Es evidente que esta situación no suele darse, pero podría compararse con un partido de fútbol de alta competición en el que los jugadores no han sido capaces de meter el gol del triunfo durante los 90 minutos del tiempo reglamentario, ni los ha habido en la prórroga, y ha de solventarse el resultado con una tanda de penaltis alternativos.

El resultado es, cuando menos, decepcionante y debe calificarse de muy pobre, pese a que a los protagonistas del fracaso se les pague espléndidamente por lo que han sido incapaces de hacer: meter goles.

Ganar en las condiciones antedichas es como ganar lanzando al aire la moneda que ha permitido al principio elegir campo: una pura chiripa provocada por 22 esforzados galeotes… o más (ténganse en cuenta los cambios) que no valen lo que cobran por su trabajo.

"Lo que nos lleva a otro espectáculo, al que también se acude mediante estipendio en taquilla: al teatro"

Trabajo, por cierto, censurado manifiestamente por los espectadores. Lo que nos lleva a otro espectáculo, al que también se acude mediante estipendio en taquilla: al teatro. Si los actores de una compañía de teatro no hacen bien sus papeles, los espectadores los critican y el empresario no vuelve a contratar a la compañía defraudadora. Y, por no satisfacer las exigencias del público, los actores podrían quedarse en la calle sin trabajo.
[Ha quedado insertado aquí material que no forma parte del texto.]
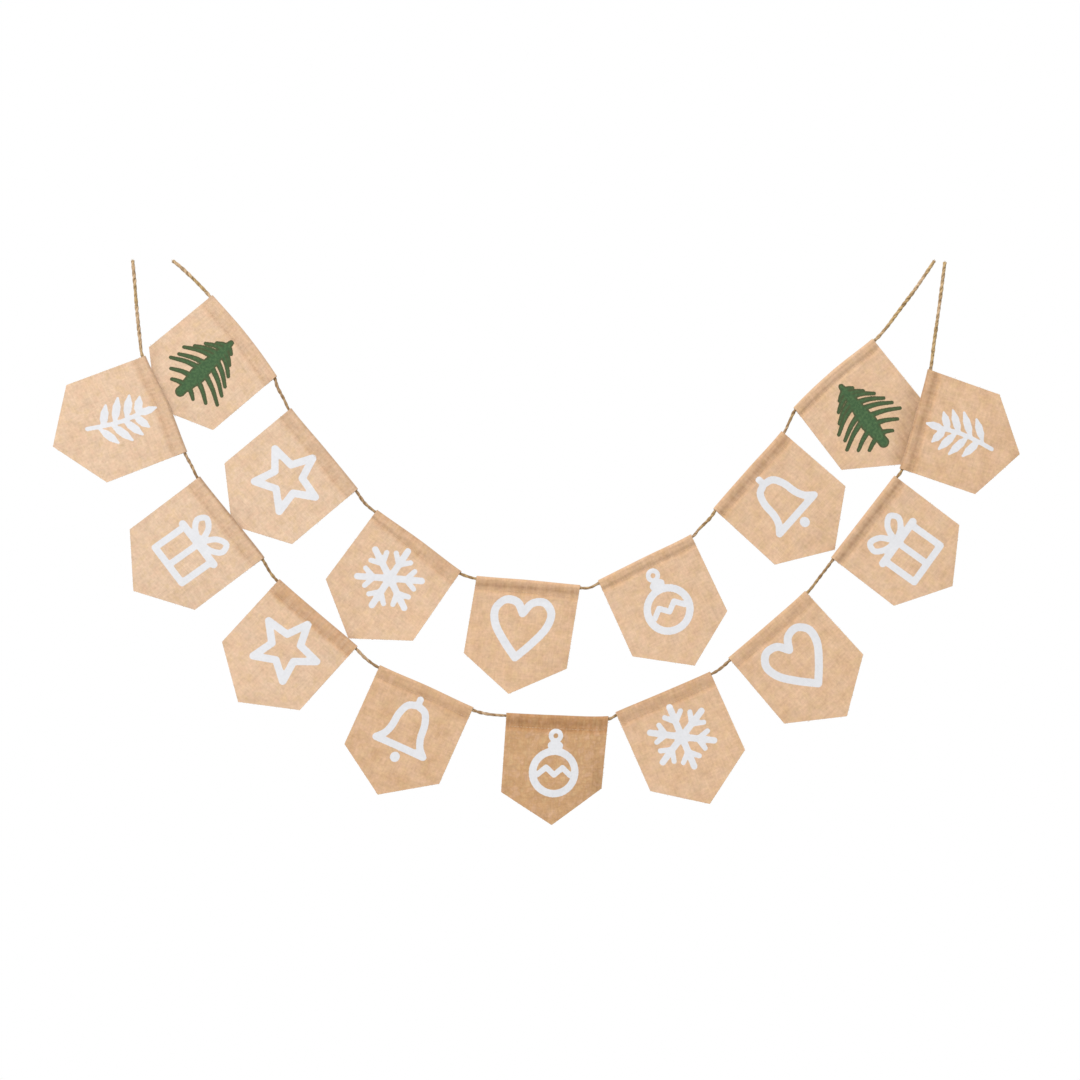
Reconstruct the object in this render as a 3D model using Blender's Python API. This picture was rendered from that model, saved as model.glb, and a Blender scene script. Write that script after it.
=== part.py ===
"""Burlap bunting: two jute twines hung as deep loops, the longer one in front of the shorter, each
threaded through the casings of its own row of five-sided pennants. The twines are cut off at the
height they are hung from.

Sizes and places are in millimetres and are turned into metres where a mesh is made. X runs to the
right, Z up, and the front faces -Y. The origin is the middle of the line that the twines hang from.
"""

from collections import namedtuple
from math import atan2, cos, radians, sin

import bmesh
import bpy
import numpy as np

MM = 0.001

# Cloth and twine.
CLOTH = 1.2                 # burlap with its nap
TWINE_RADIUS = 2.0
ROW_STANDOFF = 2.95         # from the origin's plane to each row's twine

# The casing: the top of each pennant is turned to the back over the twine and stitched.
TWINE_PLAY = 0.5            # from the twine to the cloth round it
LAYER_GAP = 0.4             # between the two layers at the stitches
FLAP_BELOW_STITCH = 2.0
FOLD_RADIUS = TWINE_RADIUS + TWINE_PLAY + CLOTH / 2     # to the middle of the cloth
FOLD_START = radians(-25)   # behind the twine, just below its middle
FOLD_END = radians(205)     # the same in front of it
FOLD_STEPS = 6
EDGE_ABOVE_TWINE = FOLD_RADIUS + CLOTH / 2
HALF_LAYERS = (CLOTH + LAYER_GAP) / 2
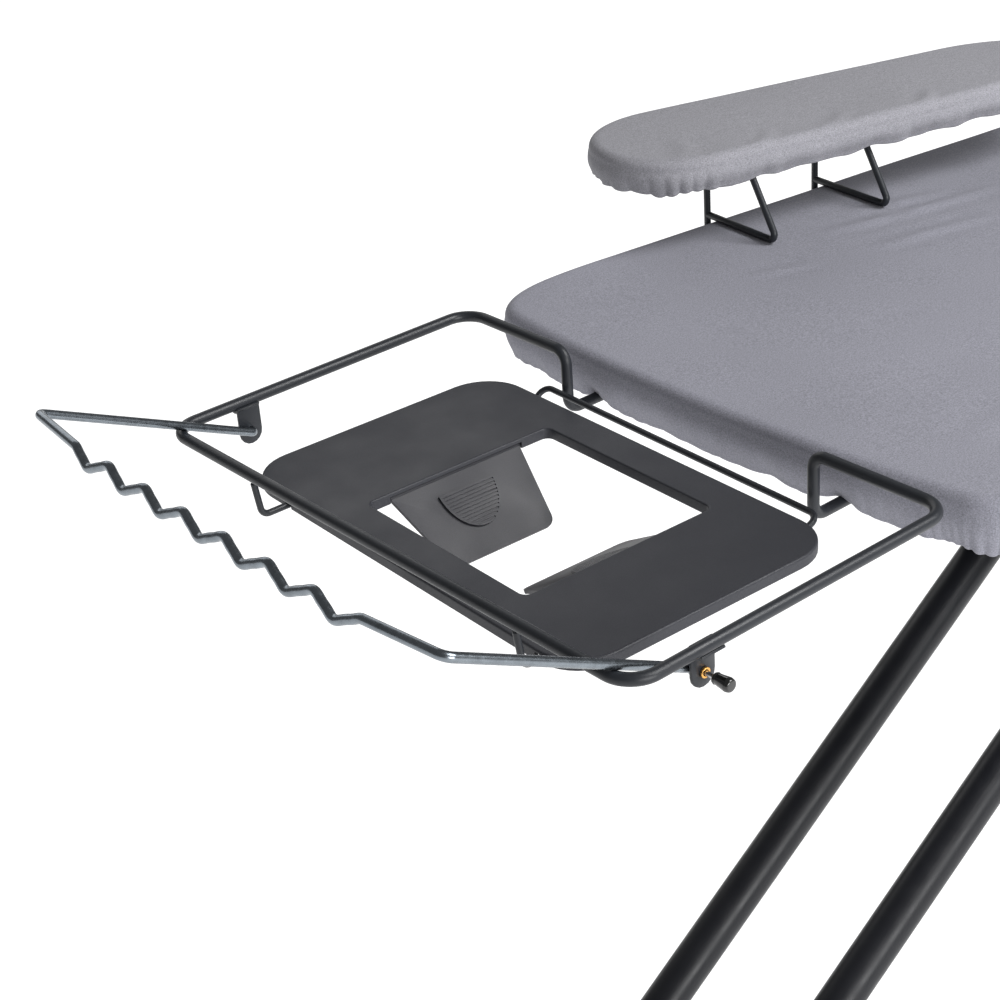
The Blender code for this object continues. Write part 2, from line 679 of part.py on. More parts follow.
def make_leg(letter, top, direction, y, bar_half, pivot):
    """One leg frame: two tubes, a foot bar and two end caps."""
    foot = top + direction * LEG_LENGTH
    bores = []
    for label, place_at, radius, sides in (
            ("saddle", foot, BAR_RADIUS + GAP, 24), ("top_bore", top, PIVOT_BORE, 16),
            ("cross_bore", CROSS, PIVOT_BORE, 16)):
        start, end = (place_at.x, -0.2, place_at.z), (place_at.x, 0.2, place_at.z)
        bores.append(rod(f"leg_{letter}_{label}", start, end, radius, None, pivot, sides))
    for sign in (1, -1):
        start = along(top, direction, -0.015, sign * y)
        end = along(top, direction, LEG_LENGTH, sign * y)
        tube = pipe(
            f"leg_{letter}_tube_{side_name(sign)}", start, end, LEG_RADIUS, LEG_WALL, "frame", pivot)
        cut(tube, *bores)
    start, end = (foot.x, -bar_half, foot.z), (foot.x, bar_half, foot.z)
    pipe(f"leg_{letter}_foot", start, end, BAR_RADIUS, LEG_WALL, "frame", pivot)
    for sign in (1, -1):
        outer, inner = sign * (bar_half + 0.010), sign * (bar_half - 0.030)
        start, end = (foot.x, inner, foot.z), (foot.x, outer, foot.z)
        cap = rod(f"leg_{letter}_cap_{side_name(sign)}", start, end, FOOT_RADIUS, "cap", pivot, 24)
        start, end = (foot.x, inner - sign * 0.01, foot.z), (foot.x, sign * (bar_half + GAP), foot.z)
        hole = rod(
            f"leg_{letter}_cap_bore_{side_name(sign)}", start, end, BAR_RADIUS + GAP, None, pivot, 20)
        cut(cap, hole)


def make_clevises():
    """Two forks under the tail channel and the pins that the hinged leg frame turns on."""
    half, wall = 0.013, 0.0016
    x, z = LEG_A_TOP_X, LEG_TOP_Z
    top = CHANNEL_LOW_Z - GAP
    for sign in (1, -1):
        side = side_name(sign)
        inner, outer = LEG_A_Y - 0.0180, LEG_A_Y + 0.0180
        low, high = sorted((sign * inner, sign * outer))
        fork = box(f"leg_clevis_{side}", (x - half, low, z - half), (x + half, high, top), "frame")
        hollow = box(
            f"clevis_hollow_{side}", (x - 0.02, low + wall, z - 0.02), (x + 0.02, high - wall, top - wall))
        bore = rod(f"clevis_bore_{side}", (x, low - 0.01, z), (x, high + 0.01, z), PIVOT_BORE)
        cut(fork, hollow, bore)
        start, end = (x, sign * (inner + 0.0004), z), (x, sign * (outer + 0.001), z)
        pin = rod(f"leg_pin_{side}", start, end, PIVOT_PIN_RADIUS, "steel")
        start, end = (x, sign * (outer + GAP), z), (x, sign * (outer + 0.003), z)
        join(pin, rod(f"leg_pin_head_{side}", start, end, 0.0065))


def make_cross_bolts(pivot):
    """A bolt on each side, through both leg frames where they cross, with a spacer between the tubes."""
    x, z = CROSS.x, CROSS.z
    inside, outside = LEG_B_Y - LEG_RADIUS, LEG_A_Y + LEG_RADIUS
    for sign in (1, -1):
        side = side_name(sign)
        start, end = (x, sign * (inside - 0.004), z), (x, sign * (outside + 0.002), z)
        bolt = rod(f"cross_bolt_{side}", start, end, PIVOT_PIN_RADIUS, "steel", pivot)
        heads = ((inside - 0.006, inside - 0.0008), (outside + 0.0008, outside + 0.005))
        for number, (low, high) in enumerate(heads):
            start, end = (x, sign * low, z), (x, sign * high, z)
            join(bolt, rod(f"cross_head_{side}_{number}", start, end, 0.0075, None, pivot))
        low, high = LEG_B_Y + LEG_RADIUS + 2 * GAP, LEG_A_Y - LEG_RADIUS - 2 * GAP
        start, end = (x, sign * low, z), (x, sign * high, z)
        spacer = rod(f"cross_spacer_{side}", start, end, 0.010, "cap", pivot, 20)
        start, end = (x, sign * (low - 0.014), z), (x, sign * (high + 0.016), z)
        cut(spacer, rod(f"spacer_bore_{side}", start, end, PIVOT_BORE, None, pivot))


def make_slide_axle(pivot):
    """Axle of the sliding leg frame, with a round keeper on each end."""
    x, z = LEG_B_TOP_X, LEG_TOP_Z
    axle = rod("slide_axle", (x, -0.0762, z), (x, 0.0762, z), 0.0040, "steel", pivot)
    roller_y = 0.0215
    roller = rod("slide_roller", (x, -roller_y, z), (x, roller_y, z), 0.0052, "cap", pivot)
    cut(roller, rod("roller_bore", (x, -0.05, z), (x, 0.05, z), 0.0040 + GAP, None, pivot))
    for sign in (1, -1):
        start, end = (x, sign * 0.0745, z), (x, sign * 0.0765, z)
        keeper = rod(f"keeper_{side_name(sign)}", start, end, 0.0065, None, pivot)
        join(axle, keeper)


def make_lever(pivot):
    """Height release: a rod that turns in the rack, with a catch over the axle and a side handle."""
    x, z = LEVER_AXIS
    radius = 0.0030
    path = bent([(x, 0.031, z), (x, -0.128, z), (x + 0.062, -0.132, z - 0.010)], [0.010])
    wire("height_lever", path, radius, "frame", pivot)
    backwards = (path[-2] - path[-1]).normalized()
    tip = path[-1] - backwards * 0.004
    grip = rod("height_grip", tip, tip + backwards * 0.046, 0.0062, "cap", pivot)
    start, end = tip + backwards * 0.0037, tip + backwards * 0.06
    cut(grip, rod("grip_bore", start, end, radius + GAP, None, pivot, 12))
    axle_x, axle_z = LEG_B_TOP_X, LEG_TOP_Z
    outline = [
        (x + 0.008, z - 0.006), (x + 0.008, z + 0.006), (x - 0.006, z + 0.008),
        (axle_x - 0.010, axle_z + 0.014),
        (axle_x - 0.010, axle_z + 0.0062), (axle_x + 0.010, axle_z + 0.0062), (x - 0.010, z - 0.010),
    ]
    upright = Matrix(((1, 0, 0, 0), (0, 0, 1, 0), (0, 1, 0, 0), (0, 0, 0, 1)))
    catch = prism("height_catch", outline, -0.0015, 0.0015, "frame", pivot, upright)
    cut(catch, rod("catch_bore", (x, -0.01, z), (x, 0.01, z), radius + GAP, None, pivot, 12))
    lever_bore = rod("lever_bore", (x, -0.05, z), (x, 0.05, z), radius + GAP)
    cut(bpy.data.objects["leg_rack"], lever_bore)


# ---------------------------------------------------------------- sleeve board
def sleeve_frame():
    return Matrix.Translation((*SLEEVE_START, 0)) @ Matrix.Rotation(SLEEVE_TURN, 4, "Z")


def make_sleeve_board(pivot):
    outline = sleeve_outline()
    frame = sleeve_frame()
    inner = inset(outline, COVER_THICK + 2 * GAP)
    felt_low = SLEEVE_TOP - COVER_THICK - GAP - FELT_THICK
    pan("sleeve_cover", outline, SLEEVE_TOP, SLEEVE_BOTTOM, COVER_THICK, SLEEVE_LIP, "cover", pivot, frame)
    prism("sleeve_felt", inner, felt_low, felt_low + FELT_THICK, "felt", pivot, frame)
    low = SLEEVE_BOTTOM + COVER_THICK + GAP
    pan("sleeve_deck", inner, felt_low - GAP, low, SHEET, 0, "frame", pivot, frame)


def hinge_direction():
    """The sleeve board's hinge line runs along the main board's far edge."""
    return Vector((1, EDGE_SLOPE, 0)).normalized()


def hinge_point(distance):
    """Point on the hinge line, measured from the first stand."""
    return STAND_START + hinge_direction() * distance + Vector((0, 0, SLEEVE_AXIS_Z))


def stand_frame(distance):
    """Matrix of a stand: X points away from the board, Y back along the hinge line, zero on the hinge line."""
    along = hinge_direction()
    place_at = STAND_START + along * distance
    return Matrix((
        (-along.y, -along.x, 0, place_at.x), (along.x, -along.y, 0, place_at.y), (0, 0, 1, 0), (0, 0, 0, 1)))


def make_sleeve_stands(pivot):
    """Two bent wires from the hinge rod, up to the sleeve board, down to the main board and back."""
    top = SLEEVE_TOP - COVER_THICK - 2 * GAP - FELT_THICK - SHEET - GAP - STAND_WIRE
    low = BOARD_TOP + GAP + STAND_WIRE
    for number, reach in enumerate(STAND_REACH):
        frame = stand_frame(STAND_SPACING * number)
        slant_top = -reach + (top - low) / SLANT_SLOPE
        corners = [
            (0, 0, SLEEVE_AXIS_Z + 0.003 + GAP), (0, 0, top), (slant_top, 0, top), (-reach, 0, low),
            (-STAND_WIRE - GAP, 0, low),
        ]
        path = [frame @ point for point in bent(corners, [0.006, 0.006, 0.0045])]
        wire(f"sleeve_stand_{number + 1}", path, STAND_WIRE, "frame", pivot)
        radius = STAND_WIRE + GAP + 0.0006
        tab_z = top + STAND_WIRE - 0.0006
        profile = [(-0.012, tab_z), (-radius, tab_z)]
        for index in range(1, 8):
            angle = math.radians(180 + 180 * index / 8)
            profile.append((radius * math.cos(angle), top + radius * math.sin(angle)))
        profile += [(radius, tab_z), (0.012, tab_z)]
        middle = slant_top / 2
        strap_ends = (middle - 0.007, middle + 0.007)
        strap = strip(f"sleeve_strap_{number + 1}", profile, *strap_ends, 0.0012, "frame", pivot)
        strap.data.transform(frame)


def make_sleeve_hinge(pivot):
    """Hinge rod under the board's edge and the two clips that it turns in."""
    rod("sleeve_hinge_rod", hinge_point(-0.028), hinge_point(0.130), 0.0030, "steel", pivot)
    axis = hinge_direction()
    inward = Vector((axis.y, -axis.x, 0))
    for number, distance in enumerate((-0.016, 0.118)):
        centre = hinge_point(distance)
        turn = Matrix((
            (-axis.x, inward.x, 0, centre.x), (-axis.y, inward.y, 0, centre.y), (0, 0, 1, 0), (0, 0, 0, 1)))
        eye_top = SLEEVE_AXIS_Z + 0.0052
        half = 0.007
        bar = box(f"clip_bar_{number}", (-half, 0, eye_top - 0.002), (half, 0.036, eye_top))
        upright = box(
            f"clip_upright_{number}", (-0.006, 0.0335, eye_top - 0.001),
            (0.006, 0.0355, deck_underside() - GAP))
        start, end = (-half, 0, SLEEVE_AXIS_Z), (half, 0, SLEEVE_AXIS_Z)
        clip = rod(f"sleeve_clip_{number + 1}", start, end, 0.0052, "frame")
        bore = rod(f"clip_bore_{number}", (-0.02, 0, SLEEVE_AXIS_Z), (0.02, 0, SLEEVE_AXIS_Z), 0.0033)
        for item in (bar, upright, clip, bore):
            item.data.transform(turn)
        join(clip, bar, upright)
        cut(clip, bore)


# ---------------------------------------------------------------- build
clear_scene()
PARTS = new_collection("sleeve_ironing_board")
CUTTERS = new_collection("cutters")
ROOT = new_empty("root", (-BOX_CENTRE_X, -BOX_CENTRE_Y, 0))
PIVOT_A = new_empty("pivot_leg_a", LEG_A_TOP, ROOT)
PIVOT_B = new_empty("pivot_leg_b", CROSS, ROOT)
PIVOT_RAIL = new_empty("pivot_rail", (RAIL_PIVOT[0], 0, RAIL_PIVOT[1]), ROOT)
PIVOT_PIN = new_empty("pivot_release_pin", (RAIL_PIVOT[0], -0.2, RAIL_PIVOT[1]), ROOT)
PIVOT_LEVER = new_empty("pivot_lever", (LEVER_AXIS[0], 0, LEVER_AXIS[1]), ROOT)
PIVOT_SLEEVE = new_empty("pivot_sleeve", hinge_point(0), ROOT)
FLAP_PIVOTS = {
    sign: new_empty(
        f"pivot_flap_{side_name(sign)}",
        tray_turn() @ Vector((-0.134, sign * FLAP_HINGE[0], FLAP_HINGE[1])), ROOT)
    for sign in (1, -1)}

make_board()
make_tail_channel()
make_rack()
make_rest_frame()
make_rest_saddles()
make_tray_wire()
make_tray()
make_rail(PIVOT_RAIL)
make_release_pin(PIVOT_PIN)
for side in (1, -1):
    make_flap(side, FLAP_PIVOTS[side])
    make_hanger_bracket(side)
make_leg("a", LEG_A_TOP, LEG_A_DIRECTION, LEG_A_Y, 0.190, PIVOT_A)
make_leg("b", LEG_B_TOP, LEG_B_DIRECTION, LEG_B_Y, 0.225, PIVOT_B)
make_clevises()
make_cross_bolts(PIVOT_A)
make_slide_axle(PIVOT_B)
make_lever(PIVOT_LEVER)
make_sleeve_board(PIVOT_SLEEVE)
make_sleeve_stands(PIVOT_SLEEVE)
make_sleeve_hinge(PIVOT_SLEEVE)
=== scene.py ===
"""Visual model of the folding ironing board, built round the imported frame.

Shapes are drawn in the design frame: metres, +X from the tail to the nose, +Y to the sleeve board's side, zero
on the floor under the middle of the tail edge. ORIGIN moves them into the row frame.
"""
import math

import bmesh
import bpy
import numpy as np
from mathutils import Matrix, Vector
from mathutils.geometry import interpolate_bezier


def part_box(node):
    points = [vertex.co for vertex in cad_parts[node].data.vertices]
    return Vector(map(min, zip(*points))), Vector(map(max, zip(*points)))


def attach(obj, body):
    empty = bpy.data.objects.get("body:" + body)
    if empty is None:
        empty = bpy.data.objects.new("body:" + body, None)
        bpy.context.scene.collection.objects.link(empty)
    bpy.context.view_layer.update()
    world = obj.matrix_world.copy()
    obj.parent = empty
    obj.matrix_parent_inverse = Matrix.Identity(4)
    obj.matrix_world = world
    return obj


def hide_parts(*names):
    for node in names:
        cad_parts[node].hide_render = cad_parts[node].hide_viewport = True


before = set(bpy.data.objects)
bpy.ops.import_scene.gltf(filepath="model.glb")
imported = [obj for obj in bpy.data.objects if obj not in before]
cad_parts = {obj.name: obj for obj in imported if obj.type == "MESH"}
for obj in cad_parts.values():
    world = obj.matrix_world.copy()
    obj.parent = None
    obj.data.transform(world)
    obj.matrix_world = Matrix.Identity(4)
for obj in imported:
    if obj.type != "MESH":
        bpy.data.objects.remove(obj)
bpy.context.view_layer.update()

# ---------------------------------------------------------------- dimensions, as in the part
GAP = 0.0003

BOARD_TOP = 0.750
BOARD_LENGTH = 1.240
EDGE_SLOPE = -0.1020
LEG_ANGLE = math.radians(33.55)
LEG_TOP_Z = 0.694
LEG_A_TOP_X = 0.075
LEG_B_TOP_X = 0.6964
LEG_RADIUS = 0.015
LEG_WALL = 0.0009
LEG_A_Y = 0.094
LEG_B_Y = 0.059
FOOT_RADIUS = 0.016
BAR_RADIUS = 0.0125

REST_Z = 0.758
REST_FRONT_X = -0.248
REST_REAR_X = -0.015
REST_HALF = 0.200
REST_WIRE = 0.0036
RISER_Y = 0.104
REST_LOW_Z = 0.7175
REST_BAR_END_X = 0.046

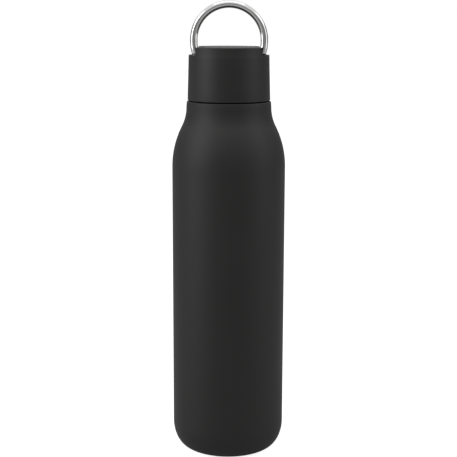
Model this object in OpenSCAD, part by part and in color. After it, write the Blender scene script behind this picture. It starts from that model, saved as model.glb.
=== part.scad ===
/* [Body] */
// Outside diameter of the straight body
body_d = 71.6; // [70:0.2:73]
// Height of the straight wall's lower end above the base
corner_h = 16.5; // [14:0.5:18]
// Height of the straight wall's upper end, where the shoulder starts
shoulder_z = 184.4; // [150:0.2:230]
// Steel wall of the outer body
outer_wall = 0.6; // [0.5:0.1:0.8]
// Steel wall of the liner
liner_wall = 0.5; // [0.4:0.1:0.6]
// Width of the vacuum space beside the liner
vacuum_gap = 3; // [2.5:0.1:3.5]

/* [Neck and thread] */
// Steepest slope of the shoulder away from the vertical, in degrees
shoulder_slope = 25.5; // [24:0.5:27]
// Outside radius of the bare neck tube
neck_r = 21; // [20.5:0.1:21]
// Height of the lip above the shoulder's top edge
neck_h = 15.3; // [15:0.1:16]
// Rise of the thread in one turn
thread_lead = 5; // [5:0.1:5.5]
// Turns of the neck's thread
neck_turns = 1.5; // [1:0.25:1.5]
// Turns of the cap's thread
cap_turns = 1.25; // [1:0.25:1.25]

/* [Cap] */
// Height of the cap shell from its lower rim to its top face
cap_h = 33.1; // [33:0.1:35]
// Gap between the cap's lower rim and the body's top edge
seam_gap = 0.6; // [0.4:0.1:1]
// Depth of the step on each side of the cap
step_h = 5; // [4.5:0.1:5]
// Half width of the cap's top face between the two steps
step_top_x = 19.2; // [18.5:0.1:19.4]
// Half width at the foot of the sloped step walls
step_foot_x = 21.2; // [21:0.1:21.5]

/* [Loop] */
// Diameter of the ring's middle line
ring_d = 43.9; // [43.5:0.1:44.5]
// Straight stretch of each leg between the ring's upper half and its lower curve
leg_straight = 1.3; // [1:0.1:1.6]
// Diameter of the round bar
bar_d = 4.7; // [4.4:0.1:4.8]
// Height of the ring's centre above the cap's top face
ring_above = 4.2; // [4:0.1:4.4]
// Depth of the pivot pins below the cap's top face
pivot_depth = 9; // [9:0.1:9.2]
// Swing of the loop to each side, in degrees
swing = 40; // [35:1:42]

/* [Hidden] */
$fn = 96;
body_r = body_d / 2;

// Lower corner: a quarter ellipse from the foot up to the straight wall
corner_r = 10;
foot_r = body_r - corner_r;
foot_lip = 2;
recess_h = 2.6;
recess_r = foot_r - foot_lip - 0.4;
base_wall = outer_wall;

// Shoulder: a convex arc, a short straight and a concave arc
shoulder_r1 = 56;
shoulder_flat = 2.5;
shoulder_r2 = 26;
arc_steps = 10;
top_edge_r = 0.6;
top_edge_drop = 3.7;

// Shoulder's outline: centres of its arcs and the ends of its straight
s_sin = sin(shoulder_slope);
s_cos = cos(shoulder_slope);
s1_end = [body_r - shoulder_r1 * (1 - s_cos), shoulder_z + shoulder_r1 * s_sin];
s2_start = s1_end + shoulder_flat * [-s_sin, s_cos];
s2_centre = s2_start + shoulder_r2 * [s_cos, s_sin];
shoulder_top_r = s2_centre[0] - shoulder_r2;
rim_z = s2_centre[1] + top_edge_drop;
rim_r = shoulder_top_r - 0.2;
lip_z = rim_z + neck_h;

// Liner
liner_r = body_r - outer_wall - vacuum_gap;
liner_floor = 9;
liner_corner = 11;
liner_neck_r = neck_r - outer_wall - 0.6;
mouth_r = liner_neck_r - liner_wall;

// Thread
thread_depth = 1.3;
thread_root = 2.4;
thread_crest = 1.0;
thread_root_sink = 0.3;
thread_steps = 30;
cap_thread_r = neck_r + thread_depth + 0.3;
cap_crest_r = neck_r + 0.4;
neck_thread_z = lip_z - 10;
thread_offset = 1.9;

// Cap shell
cap_bottom_z = rim_z + seam_gap;
cap_top_z = cap_bottom_z + cap_h;
step_z = cap_top_z - step_h;
cap_foot_r = 25.95;
cap_middle_r = 25.55;
cap_middle_z = cap_top_z - 18;
cap_upper_r = 25.05;
cap_bore_r = 24.4;
cap_rim_r = 0.5;
cap_top_edge = 0.8;
ledge_edge = 1.2;
ledge_r = 25.23;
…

Esto, quedarse sin trabajo, no suele ocurrirles a los futbolistas incapaces de meter goles. El que suele sufrir las consecuencias, el chivo expiatorio, curiosamente, es el entrenador. Situación a todas luces injusta e ilógica. El entrenador no es el que tiene que meter los goles en el transcurso de un partido, pese a que en el momento de firmar su contrato con el club manifieste siempre su firme propósito de hacer astros con luz propia de jugadores sencillos. Circunstancias, en ocasiones, milagrosamente imposibles. En escasas ocasiones puede hacerse de un ser humano torpe, un ser humano listo y hábil.

Un profesor de mi juventud, solía decir, al valorar los trabajos presentados, la siguiente frase lapidaria: “Fulano: ha afianzado usted las delanteras y ha lanzado con fuerza las traseras. ¡Enhorabuena, es usted un perfecto burro!”.